The writer and translator Ryan Ruby wrote of her, “She is a poet who writes in
the intersection between the most personal moment — the passing thought — and
the indisputably universal one — individual death.”
After the death of her companion, the avant-garde writer Ernst Jandl, in 2000,
Ms. Mayröcker plumbed the depths of her grief in “Requiem for Ernst Jandl,” a
book-length lament. Exhibiting her frequent liberal use of capitalization, it reads in
part (translated by Roslyn Theobald):
I saw, I heard the song of a bird
DIE AWAY in an INDIFFERENCE bush,
because I no longer had eyes for it, nothing
but INDIFFERENT bushes and branches and
shrubs and an INDIFFERENT opening of
mouths the passersby and the INDIFFERENT
words of friends and the INDIFFERENT
chirping of this world overflowing with
abundance — nothing of IMPORT, had neither
eyes nor ears for thing and word and image
and bouquet and book and blossom ...
Friederike Mayröcker was born on Dec. 20, 1924, in Vienna and grew up there
and in Deinzendorf, a town in Lower Austria. Her father was a teacher and her
mother a milliner.
In 1942, when she was 17, she was drafted by the Luftwaffe and worked for it as
a secretary, living in Vienna during the Allied bombing of the city.
After attending a trade academy for high school, she passed the state exam for
English instruction. From 1946 to 1969 she worked as an English teacher at middle
schools in Vienna.
Ms. Mayröcker’s earliest published works included short poems written for the
avant-garde magazine Plan, an influential literary review published in Vienna from
1945 to 1948. Inspired by influential prewar periodicals like Die Fackel, it featured
young writers and contributed to Austria’s cultural rebirth in the wake of the Nazi
period.
In the early 1950s, Ms. Mayröcker formed links with the Viennese literary scene
that centered on Ingeborg Bachmann, the Austrian feminist author and poet. She
also became involved in the Wiener Gruppe (Viennese Group), a loose association
of Austrian writers with a shared interest in avant-garde movements like Dadaism,
Surrealism and Expressionism. They would gather at the Café Glory, across from the
main building of the University of Vienna.
“I had my wildest times when it was pure experimentation for us,” she said of her
years in the orbit of the group, in a 2013 interview with Die Welt. Publishers showed
little interest in their books. “For a decade, we wrote for ourselves,” she said.
Ms. Mayröcker met Mr. Jandl in 1954 at a youth literature festival in Innsbruck,
Austria. Married to other people at the time, they divorced their spouses to be
together but did not share a home.
“If you want to write something proper, you can’t live with someone,” Ms.
Mayröcker told the Austrian daily newspaper Kurier in 2014.
She and Mr. Jandl formed a creative partnership, producing four radio plays
from 1968 to 1970 as well as other works.

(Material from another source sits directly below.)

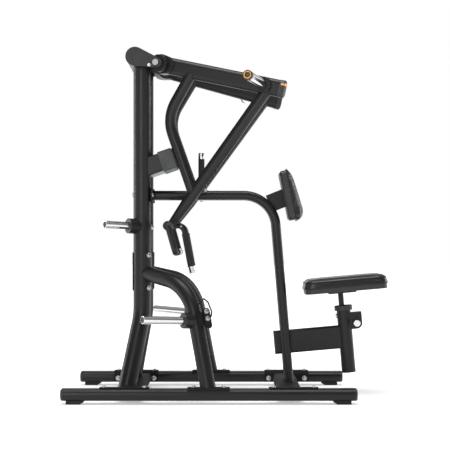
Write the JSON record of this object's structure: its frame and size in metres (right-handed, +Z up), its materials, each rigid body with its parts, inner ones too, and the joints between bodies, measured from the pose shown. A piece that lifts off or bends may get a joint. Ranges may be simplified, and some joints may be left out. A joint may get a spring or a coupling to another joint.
{
  "type": "plate loaded low row machine",
  "caption": "Chest-supported rowing machine with two diverging plate-loaded arms, an adjustable seat and plate storage horns on a tubular steel frame",
  "frame": {"origin": "on the floor under the middle of the bounding box", "axes": "+X points from the uprights to the seat, +Y to the user's right, +Z up"},
  "size_m": [1.73, 1.2144, 1.877],
  "materials": {
    "powder_black": "satin black powder coat",
    "plastic_black": "moulded, matt",
    "rubber_black": "matt rubber",
    "vinyl_black": "upholstery vinyl, fine grain",
    "plastic_grey": "moulded, matt, dark grey",
    "chrome": "polished chrome plate",
    "zinc_steel": "bright zinc plate"
  },
  "bodies": {
    "frame": {"rail_left": "powder_black", "rail_right": "powder_black", "rail_end_caps": "plastic_black", "feet": "rubber_black", "rear_crossmember": "powder_black", "front_crossmember": "powder_black", "rail_saddles": "powder_black", "upright_left": "powder_black", "upright_right": "powder_black", "arch_left": "powder_black", "arch_right": "powder_black", "clamp_plates": "powder_black", "head_tube": "powder_black", "pivot_plates": "powder_black", "pivot_shafts": "chrome", "stop_beam": "powder_black", "stop_cap": "plastic_grey", "stop_pads": "rubber_black", "storage_horns": "chrome", "storage_bosses": "powder_black", "chest_frame_left": "powder_black", "chest_frame_right": "powder_black", "chest_frame_flange": "powder_black", "chest_pad_bracket": "powder_black", "chest_pad_backing": "plastic_black", "chest_pad_cushion": "vinyl_black", "centre_handle": "powder_black", "seat_beam": "powder_black", "seat_post": "powder_black", "seat_post_bush": "plastic_black", "seat_latch_bracket": "powder_black", "accessory_hook": "powder_black", "frame_bolts": "zinc_steel"},
    "left_arm": {"hub_left": "powder_black", "hub_bushes_left": "plastic_black", "top_tube_left": "powder_black", "rear_strut_left": "powder_black", "front_strut_left": "powder_black", "loading_horn_left": "chrome", "horn_collar_left": "powder_black", "arm_end_caps_left": "plastic_black", "handle_frame_left": "powder_black", "grips_left": "rubber_black", "grip_caps_left": "chrome"},
    "right_arm": {"hub_right": "powder_black", "hub_bushes_right": "plastic_black", "top_tube_right": "powder_black", "rear_strut_right": "powder_black", "front_strut_right": "powder_black", "loading_horn_right": "chrome", "horn_collar_right": "powder_black", "arm_end_caps_right": "plastic_black", "handle_frame_right": "powder_black", "grips_right": "rubber_black", "grip_caps_right": "chrome"},
    "seat": {"seat_stem": "powder_black", "seat_plate": "plastic_black", "seat_cushion": "vinyl_black"},
    "seat_latch": {"seat_latch_handle": "chrome", "seat_latch_pin": "zinc_steel"}
  },
  "joints": [
    {"name": "left_arm_pivot", "type": "hinge", "parent": "frame", "child": "left_arm", "pos_m": [-0.356, -0.118, 1.794], "axis": [-0.3007, -0.9537, 0], "range_deg": [0, 50]},
    {"name": "right_arm_pivot", "type": "hinge", "parent": "frame", "child": "right_arm", "pos_m": [-0.356, 0.118, 1.794], "axis": [0.3007, -0.9537, 0], "range_deg": [0, 50]},
    {"name": "seat_height", "type": "slide", "parent": "frame", "child": "seat", "axis": [-0.0872, 0, 0.9962], "range_m": [-0.05, 0.1]},
    {"name": "seat_latch_pull", "type": "slide", "parent": "frame", "child": "seat_latch", "axis": [0.9962, 0, 0.0872], "range_m": [0, 0.012], "stiffness_N_per_m": 600, "springref_m": -0.01}
  ]
}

The first radio play, “Five Man Humanity,”
was awarded the 1969 Kriegsblindenpreis, the leading prize for audio dramas, which
was originally voted on by blind war veterans.
Her first book of prose miniatures, “Larifari: A Confused Book,” appeared in 1956
as part of a series of works by young Austrian writers. But she did not publish her
first volume of poetry, “Death by Muses,” until a decade later, when she was 42. It
established her as a leading lyrical voice of her generation.
Shortly thereafter, in 1969, she took early retirement after 24 years of teaching
English and devoted the rest of her long life to writing.
That writing was prodigious. A 2003 edition of her collected poems, published by
Suhrkamp, holds more than 1,000 pieces. Her prose works run to more than 20
volumes, including a series of memoirs about her and Mr. Jandl. The most
comprehensive sampling of her poetry to appear in English is “Raving Language:
Selected Poems 1946-2005.”
Ms. Mayröcker once drew a distinction between verse and prose this way:
“Writing poetry is like painting in watercolors. Writing prose is a hard art, like making
a sculpture.”
Earlier this year, a selection of her autobiographical works appeared in English
with the title “The Communicating Vessels,” from Public Space Books. Ms.
Mayröcker said her books, which appeared mostly in editions of only several
thousand copies, had not made her wealthy. “I live off the prize money,” she said in
the Kurier interview.
She left no immediate survivors.
Ms. Mayröcker’s most recent book, “as mornings and mossgreen I. Step to the
window,” published last July, was shortlisted for the 2021 Leipzig Book Fair Prize.
The jury that nominated her called attention to the way she “fuses poetry and prose
into ‘proems’ full of infatuations, futilities, fantasies, daydreams.”
Summing up her life in “my heart my room my name,” a 1988 story written
without punctuation, she chose to put things simply: “I live I write.”
She elaborated in the 2013 Welt interview. “Death is really a tyrant,” she said.
“Because you don’t want to leave, but you have to, because he wants you to. You
haven’t done everything you want to yet. And I still want so much. I can’t imagine
saying at some point before I die: Now enough with the writing.”